It’s taken several albums to achieve, but Bellowhead’s latest effort, Broadside, comes close to matching their live show.

There are some bands that should only ever be heard on record, and some that should only be heard live. I’d put The National and Death Cab For Cutie squarely in the first camp; two of my favourite bands, to be sure, but ones that only reach their full potential in the studio. A band I’d previously put in the latter camp is the rowdy folk orchestra/collective Bellowhead.

The cover image of Broadside by Bellowhead

Bellowhead is made up of 11 fantastic instrumentalists, ranging from folk staples like fiddles, melodeons and bouzouki to more outré selections like a helicon and oboe. Their live shows are rowdy, frenetic and never less than thoroughly entertaining, and if you only take one thing from a Bellowhead concert it’s that traditional English folk music is all about dancing. For a beard-scratching pedagogue like myself, this has proved to be a decidedly non-trivial obstacle to enjoying their music in the decidedly sedentary comfort of my own home.

Live, Bellowhead are fantastically skilful; their sound is brash, bold and powerful, but the band are tight enough to ensure every instrument gets a chance to show itself off during the course of a show, and they show a masterful command of dynamics – diving from delicate moment to bombastic frenzy with sure-footedness and confidence. On record, however, they’ve struggled to meet the high standard their live shows have set. The raw power is lost, the dynamics disappear, and the music sounds flat as a result.

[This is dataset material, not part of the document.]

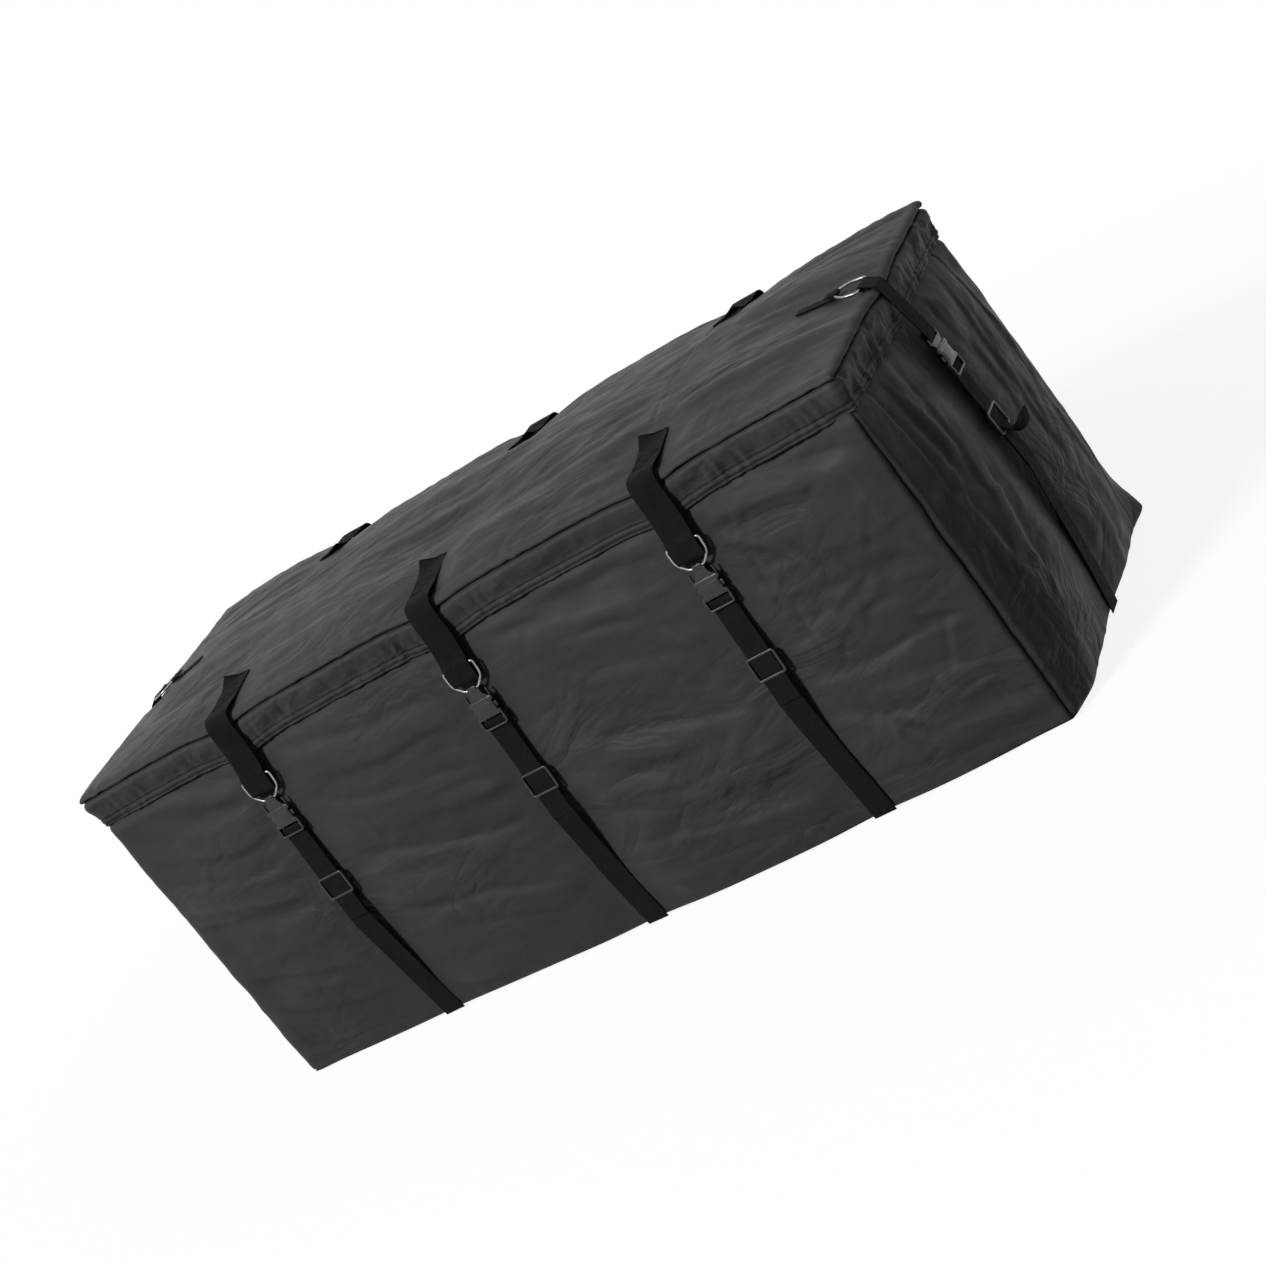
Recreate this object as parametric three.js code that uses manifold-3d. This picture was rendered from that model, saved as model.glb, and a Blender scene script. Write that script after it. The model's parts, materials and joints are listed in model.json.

In that light, I’m overjoyed to announce that their latest LP, Broadside, bucks that trend, and does so in fine fashion. I’m well over a year late in coving this record, but I’m taking the opportunity of their autumn tour as an excuse to treat it as a new release. This is an album with breadth and depth to rival the best studio magicians, and while it still lacks the raw gut-punch of their live shows it compensates in other ways. On Broadside we’re able to experience the finer details of the band’s performance that get crowded out of the live show. The clarity of the recorded sound – so often a downside for Bellowhead albums – has been harnessed to great effect, adding to the music rather than taking away from it.

They’ve worked with producer John Leckie before, and it sounds like he really earned his fee for Broadside, but the true moments of quality come from the arrangements. When the oboe and bass clarinet come to the fore the music could have been written by Micheal Nyman. When the tuba, helicon, and the rest of the horns start ratcheting up the tension we could be listening to Hans Zimmer’s Inception score. Folk song melodies are by their closed nature notoriously hard to break apart, add to, or re-harmonize, yet Bellowhead consistently find new ground and new life in the traditional canon.